▶ **Short task**
Beginning at the first line of the data, print each line exactly, stopping after the line that contains "points in spur_sheets()]".

▶ **Supplied information**
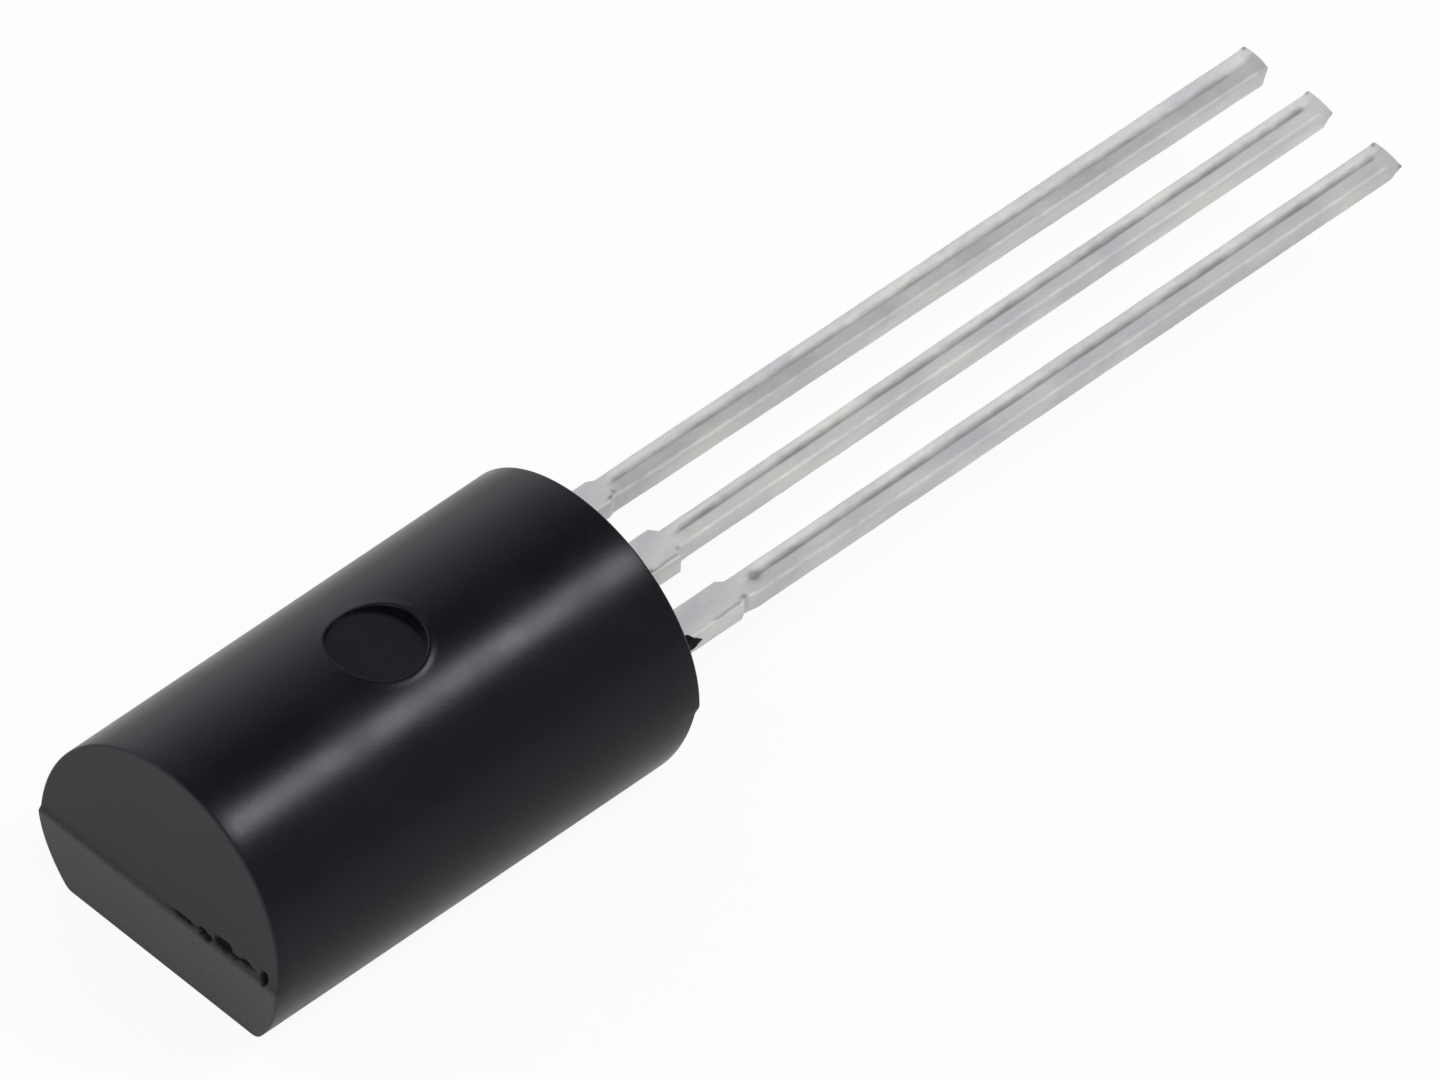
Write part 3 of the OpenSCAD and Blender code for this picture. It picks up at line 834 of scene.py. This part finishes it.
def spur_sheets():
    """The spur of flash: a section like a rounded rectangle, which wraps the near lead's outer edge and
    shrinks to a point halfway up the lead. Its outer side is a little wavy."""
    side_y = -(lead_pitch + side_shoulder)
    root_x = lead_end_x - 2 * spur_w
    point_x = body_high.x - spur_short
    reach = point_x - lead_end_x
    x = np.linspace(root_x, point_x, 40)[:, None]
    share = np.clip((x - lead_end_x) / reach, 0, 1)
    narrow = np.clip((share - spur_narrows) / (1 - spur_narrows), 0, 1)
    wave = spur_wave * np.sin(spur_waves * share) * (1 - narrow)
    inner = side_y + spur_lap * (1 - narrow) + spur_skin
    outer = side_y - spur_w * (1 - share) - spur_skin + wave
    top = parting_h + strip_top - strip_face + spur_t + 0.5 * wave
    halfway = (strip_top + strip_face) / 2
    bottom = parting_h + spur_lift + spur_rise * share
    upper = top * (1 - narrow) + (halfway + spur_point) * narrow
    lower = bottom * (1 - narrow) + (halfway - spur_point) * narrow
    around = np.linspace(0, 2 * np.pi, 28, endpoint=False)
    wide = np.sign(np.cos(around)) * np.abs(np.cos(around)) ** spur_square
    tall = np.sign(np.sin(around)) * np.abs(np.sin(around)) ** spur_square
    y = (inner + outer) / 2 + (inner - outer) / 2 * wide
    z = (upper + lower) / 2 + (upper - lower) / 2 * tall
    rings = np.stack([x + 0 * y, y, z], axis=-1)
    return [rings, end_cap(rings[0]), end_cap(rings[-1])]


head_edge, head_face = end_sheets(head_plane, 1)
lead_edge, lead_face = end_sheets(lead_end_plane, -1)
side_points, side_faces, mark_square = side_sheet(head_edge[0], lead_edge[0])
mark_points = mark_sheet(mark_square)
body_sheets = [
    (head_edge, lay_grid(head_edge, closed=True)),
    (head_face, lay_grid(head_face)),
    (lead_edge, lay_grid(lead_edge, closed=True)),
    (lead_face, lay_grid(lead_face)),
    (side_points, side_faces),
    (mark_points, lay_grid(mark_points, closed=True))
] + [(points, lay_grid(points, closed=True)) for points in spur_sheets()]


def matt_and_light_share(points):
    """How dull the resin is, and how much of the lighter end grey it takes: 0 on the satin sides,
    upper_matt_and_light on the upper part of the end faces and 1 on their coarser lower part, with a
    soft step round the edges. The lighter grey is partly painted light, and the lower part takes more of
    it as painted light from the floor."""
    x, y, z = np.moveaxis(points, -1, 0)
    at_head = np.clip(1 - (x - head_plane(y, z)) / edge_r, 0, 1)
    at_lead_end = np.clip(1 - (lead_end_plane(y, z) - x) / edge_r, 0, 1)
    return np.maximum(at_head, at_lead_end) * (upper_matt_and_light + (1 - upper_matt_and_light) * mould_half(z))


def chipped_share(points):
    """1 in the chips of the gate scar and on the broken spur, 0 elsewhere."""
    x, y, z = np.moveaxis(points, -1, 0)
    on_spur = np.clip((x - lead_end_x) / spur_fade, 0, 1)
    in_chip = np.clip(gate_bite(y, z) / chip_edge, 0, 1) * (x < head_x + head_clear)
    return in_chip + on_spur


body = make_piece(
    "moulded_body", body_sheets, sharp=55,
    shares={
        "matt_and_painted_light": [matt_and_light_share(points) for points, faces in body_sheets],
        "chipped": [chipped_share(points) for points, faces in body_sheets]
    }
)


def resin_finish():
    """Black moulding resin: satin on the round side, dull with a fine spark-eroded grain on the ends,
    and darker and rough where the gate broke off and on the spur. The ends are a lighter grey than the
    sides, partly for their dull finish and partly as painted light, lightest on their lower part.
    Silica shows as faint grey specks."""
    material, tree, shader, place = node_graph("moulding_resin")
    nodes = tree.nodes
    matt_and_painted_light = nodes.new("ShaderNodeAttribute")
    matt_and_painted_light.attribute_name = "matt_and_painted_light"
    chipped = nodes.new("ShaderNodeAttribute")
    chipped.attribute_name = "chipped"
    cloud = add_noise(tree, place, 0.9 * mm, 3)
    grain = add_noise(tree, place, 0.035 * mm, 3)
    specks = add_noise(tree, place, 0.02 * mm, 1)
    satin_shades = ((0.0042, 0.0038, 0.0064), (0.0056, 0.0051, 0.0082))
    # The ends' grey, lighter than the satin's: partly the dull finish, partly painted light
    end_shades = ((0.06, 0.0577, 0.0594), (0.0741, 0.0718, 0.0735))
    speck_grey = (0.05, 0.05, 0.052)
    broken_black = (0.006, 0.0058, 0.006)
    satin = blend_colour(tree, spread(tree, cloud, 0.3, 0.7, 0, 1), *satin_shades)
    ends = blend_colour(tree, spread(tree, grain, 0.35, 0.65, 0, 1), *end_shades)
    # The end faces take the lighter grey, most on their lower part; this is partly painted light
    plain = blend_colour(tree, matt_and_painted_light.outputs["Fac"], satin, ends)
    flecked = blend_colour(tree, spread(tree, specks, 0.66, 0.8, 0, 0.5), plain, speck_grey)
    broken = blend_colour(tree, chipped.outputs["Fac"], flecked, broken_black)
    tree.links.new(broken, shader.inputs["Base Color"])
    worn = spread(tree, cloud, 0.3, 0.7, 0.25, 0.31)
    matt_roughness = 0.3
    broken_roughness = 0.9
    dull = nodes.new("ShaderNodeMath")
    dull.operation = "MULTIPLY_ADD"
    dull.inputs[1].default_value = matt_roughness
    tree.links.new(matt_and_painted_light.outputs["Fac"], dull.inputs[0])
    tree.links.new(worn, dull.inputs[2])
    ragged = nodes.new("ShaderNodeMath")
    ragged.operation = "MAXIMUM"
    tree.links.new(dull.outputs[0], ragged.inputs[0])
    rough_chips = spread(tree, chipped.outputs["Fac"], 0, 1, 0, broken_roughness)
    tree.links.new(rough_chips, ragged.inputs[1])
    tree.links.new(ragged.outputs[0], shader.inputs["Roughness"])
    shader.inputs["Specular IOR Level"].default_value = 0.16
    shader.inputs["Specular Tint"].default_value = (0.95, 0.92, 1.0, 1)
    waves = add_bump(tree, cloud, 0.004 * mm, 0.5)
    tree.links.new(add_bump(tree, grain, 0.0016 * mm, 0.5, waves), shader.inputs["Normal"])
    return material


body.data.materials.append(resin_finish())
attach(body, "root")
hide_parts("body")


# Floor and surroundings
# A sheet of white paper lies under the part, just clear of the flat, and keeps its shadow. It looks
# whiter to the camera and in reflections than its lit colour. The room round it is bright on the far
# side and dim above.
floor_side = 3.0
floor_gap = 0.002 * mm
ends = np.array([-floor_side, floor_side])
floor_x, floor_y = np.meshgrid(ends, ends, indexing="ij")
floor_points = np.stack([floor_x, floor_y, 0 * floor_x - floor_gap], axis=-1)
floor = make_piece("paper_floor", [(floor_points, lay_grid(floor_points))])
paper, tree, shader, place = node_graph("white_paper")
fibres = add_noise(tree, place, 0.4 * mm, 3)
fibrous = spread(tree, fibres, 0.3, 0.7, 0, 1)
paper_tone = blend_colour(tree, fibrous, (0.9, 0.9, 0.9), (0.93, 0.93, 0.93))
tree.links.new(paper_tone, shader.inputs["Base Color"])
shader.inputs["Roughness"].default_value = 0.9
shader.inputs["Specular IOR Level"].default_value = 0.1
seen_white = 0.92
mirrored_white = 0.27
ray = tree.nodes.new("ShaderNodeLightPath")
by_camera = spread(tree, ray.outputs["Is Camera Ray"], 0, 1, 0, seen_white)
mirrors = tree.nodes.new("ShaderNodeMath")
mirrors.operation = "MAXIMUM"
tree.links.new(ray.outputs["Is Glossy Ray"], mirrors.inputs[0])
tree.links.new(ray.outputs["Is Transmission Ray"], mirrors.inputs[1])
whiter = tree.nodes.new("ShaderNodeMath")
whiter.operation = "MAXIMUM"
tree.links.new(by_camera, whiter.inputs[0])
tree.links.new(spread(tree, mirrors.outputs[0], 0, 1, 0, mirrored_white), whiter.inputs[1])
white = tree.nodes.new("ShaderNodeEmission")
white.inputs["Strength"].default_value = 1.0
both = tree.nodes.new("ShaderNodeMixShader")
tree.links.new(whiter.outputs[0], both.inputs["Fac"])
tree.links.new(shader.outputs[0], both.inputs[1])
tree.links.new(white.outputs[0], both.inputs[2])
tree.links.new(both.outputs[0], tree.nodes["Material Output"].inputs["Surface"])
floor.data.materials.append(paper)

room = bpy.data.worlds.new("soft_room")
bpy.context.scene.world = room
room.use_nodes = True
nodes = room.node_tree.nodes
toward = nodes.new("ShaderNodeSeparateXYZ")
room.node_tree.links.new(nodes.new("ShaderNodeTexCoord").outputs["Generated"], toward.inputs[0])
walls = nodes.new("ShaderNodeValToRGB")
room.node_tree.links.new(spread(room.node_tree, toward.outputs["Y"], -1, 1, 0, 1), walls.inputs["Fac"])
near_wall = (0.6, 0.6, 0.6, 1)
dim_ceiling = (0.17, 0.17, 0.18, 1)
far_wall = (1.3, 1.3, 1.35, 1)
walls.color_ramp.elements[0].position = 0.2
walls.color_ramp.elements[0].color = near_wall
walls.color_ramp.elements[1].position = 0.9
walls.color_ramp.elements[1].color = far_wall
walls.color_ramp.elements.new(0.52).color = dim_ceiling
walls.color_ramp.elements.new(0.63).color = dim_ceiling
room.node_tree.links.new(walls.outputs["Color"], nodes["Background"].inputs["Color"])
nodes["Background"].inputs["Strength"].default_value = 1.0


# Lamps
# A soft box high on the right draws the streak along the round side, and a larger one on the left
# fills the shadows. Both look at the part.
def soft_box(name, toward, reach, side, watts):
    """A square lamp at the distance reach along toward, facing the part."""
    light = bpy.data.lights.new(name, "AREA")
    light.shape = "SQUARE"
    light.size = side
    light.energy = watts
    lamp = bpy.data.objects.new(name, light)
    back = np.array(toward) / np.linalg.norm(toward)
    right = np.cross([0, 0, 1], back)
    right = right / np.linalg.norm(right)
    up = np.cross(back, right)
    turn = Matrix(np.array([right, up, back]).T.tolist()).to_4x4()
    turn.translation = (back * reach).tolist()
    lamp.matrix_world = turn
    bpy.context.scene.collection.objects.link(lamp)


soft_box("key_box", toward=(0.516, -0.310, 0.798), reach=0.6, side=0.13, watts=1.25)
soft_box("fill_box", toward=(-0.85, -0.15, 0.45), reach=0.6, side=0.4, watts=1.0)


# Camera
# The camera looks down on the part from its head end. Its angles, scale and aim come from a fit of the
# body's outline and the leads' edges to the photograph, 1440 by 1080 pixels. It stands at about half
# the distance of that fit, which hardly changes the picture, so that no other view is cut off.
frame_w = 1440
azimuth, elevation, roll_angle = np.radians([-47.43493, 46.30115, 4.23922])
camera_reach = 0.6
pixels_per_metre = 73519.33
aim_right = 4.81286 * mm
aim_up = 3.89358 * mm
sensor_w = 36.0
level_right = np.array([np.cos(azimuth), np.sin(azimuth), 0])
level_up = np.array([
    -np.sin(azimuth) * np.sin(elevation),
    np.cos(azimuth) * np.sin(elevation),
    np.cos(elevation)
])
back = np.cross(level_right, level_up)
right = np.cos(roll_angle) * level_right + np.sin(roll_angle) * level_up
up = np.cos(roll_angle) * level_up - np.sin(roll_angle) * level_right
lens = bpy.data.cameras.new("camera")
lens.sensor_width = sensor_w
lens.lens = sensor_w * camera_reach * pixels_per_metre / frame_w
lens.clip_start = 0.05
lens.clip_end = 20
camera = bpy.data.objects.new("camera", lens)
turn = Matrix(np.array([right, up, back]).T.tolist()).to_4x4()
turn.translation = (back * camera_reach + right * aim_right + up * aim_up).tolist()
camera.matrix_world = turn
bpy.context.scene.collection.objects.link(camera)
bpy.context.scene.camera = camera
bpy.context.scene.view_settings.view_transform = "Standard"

▶ **Problem solution**
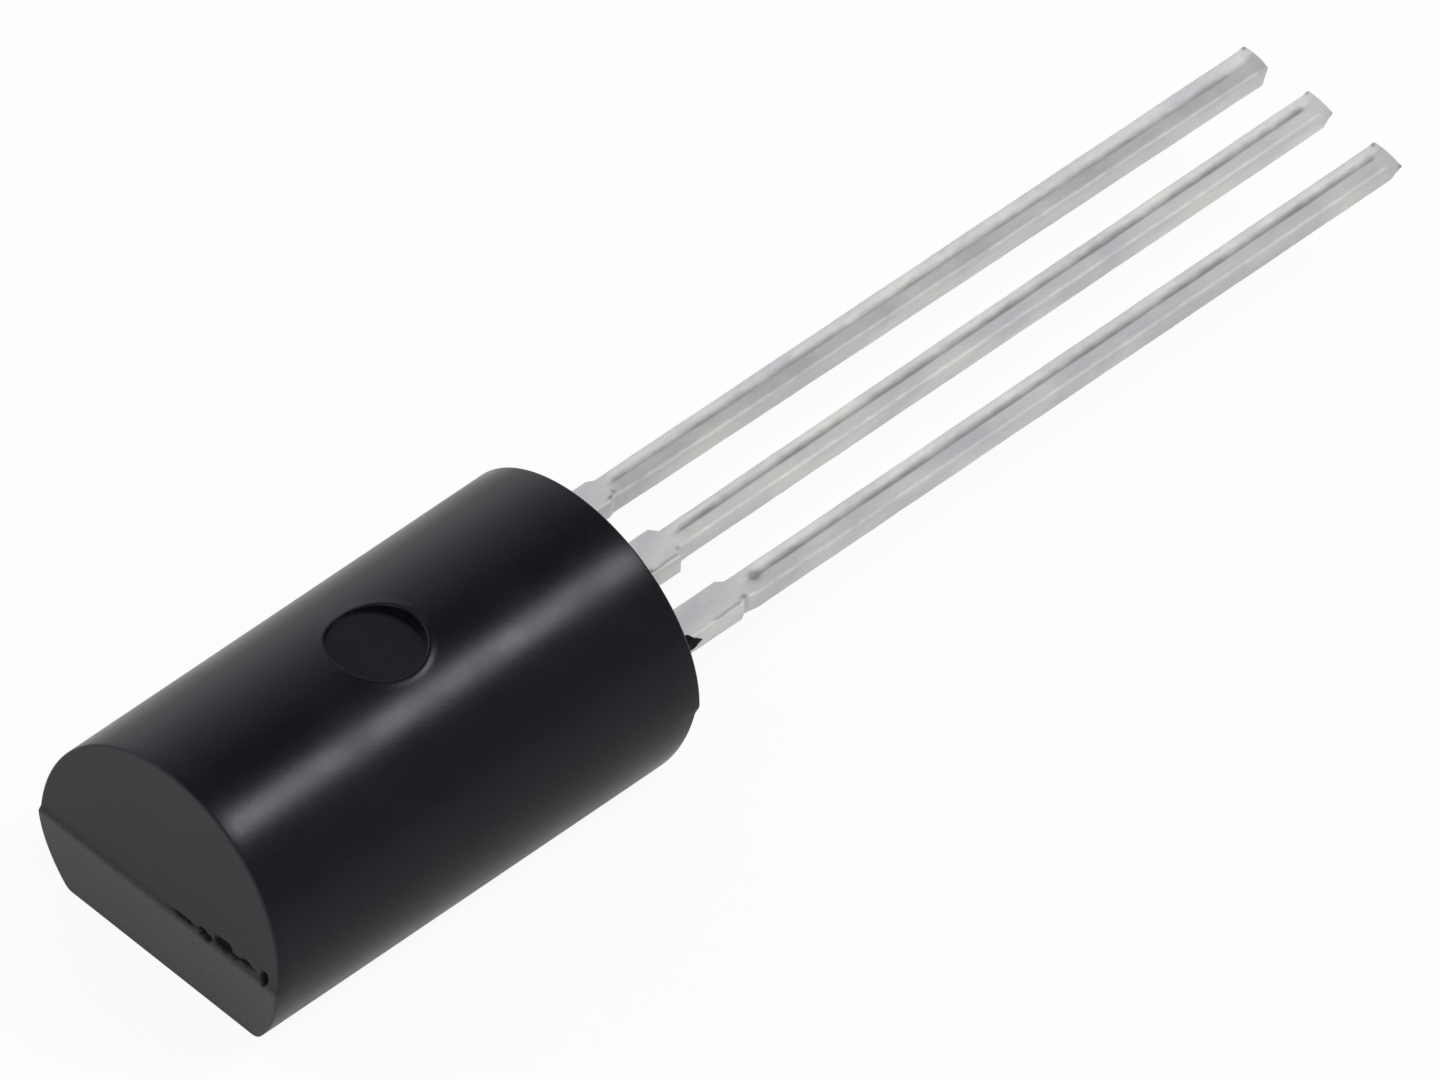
Write part 3 of the OpenSCAD and Blender code for this picture. It picks up at line 834 of scene.py. This part finishes it.
def spur_sheets():
    """The spur of flash: a section like a rounded rectangle, which wraps the near lead's outer edge and
    shrinks to a point halfway up the lead. Its outer side is a little wavy."""
    side_y = -(lead_pitch + side_shoulder)
    root_x = lead_end_x - 2 * spur_w
    point_x = body_high.x - spur_short
    reach = point_x - lead_end_x
    x = np.linspace(root_x, point_x, 40)[:, None]
    share = np.clip((x - lead_end_x) / reach, 0, 1)
    narrow = np.clip((share - spur_narrows) / (1 - spur_narrows), 0, 1)
    wave = spur_wave * np.sin(spur_waves * share) * (1 - narrow)
    inner = side_y + spur_lap * (1 - narrow) + spur_skin
    outer = side_y - spur_w * (1 - share) - spur_skin + wave
    top = parting_h + strip_top - strip_face + spur_t + 0.5 * wave
    halfway = (strip_top + strip_face) / 2
    bottom = parting_h + spur_lift + spur_rise * share
    upper = top * (1 - narrow) + (halfway + spur_point) * narrow
    lower = bottom * (1 - narrow) + (halfway - spur_point) * narrow
    around = np.linspace(0, 2 * np.pi, 28, endpoint=False)
    wide = np.sign(np.cos(around)) * np.abs(np.cos(around)) ** spur_square
    tall = np.sign(np.sin(around)) * np.abs(np.sin(around)) ** spur_square
    y = (inner + outer) / 2 + (inner - outer) / 2 * wide
    z = (upper + lower) / 2 + (upper - lower) / 2 * tall
    rings = np.stack([x + 0 * y, y, z], axis=-1)
    return [rings, end_cap(rings[0]), end_cap(rings[-1])]


head_edge, head_face = end_sheets(head_plane, 1)
lead_edge, lead_face = end_sheets(lead_end_plane, -1)
side_points, side_faces, mark_square = side_sheet(head_edge[0], lead_edge[0])
mark_points = mark_sheet(mark_square)
body_sheets = [
    (head_edge, lay_grid(head_edge, closed=True)),
    (head_face, lay_grid(head_face)),
    (lead_edge, lay_grid(lead_edge, closed=True)),
    (lead_face, lay_grid(lead_face)),
    (side_points, side_faces),
    (mark_points, lay_grid(mark_points, closed=True))
] + [(points, lay_grid(points, closed=True)) for points in spur_sheets()]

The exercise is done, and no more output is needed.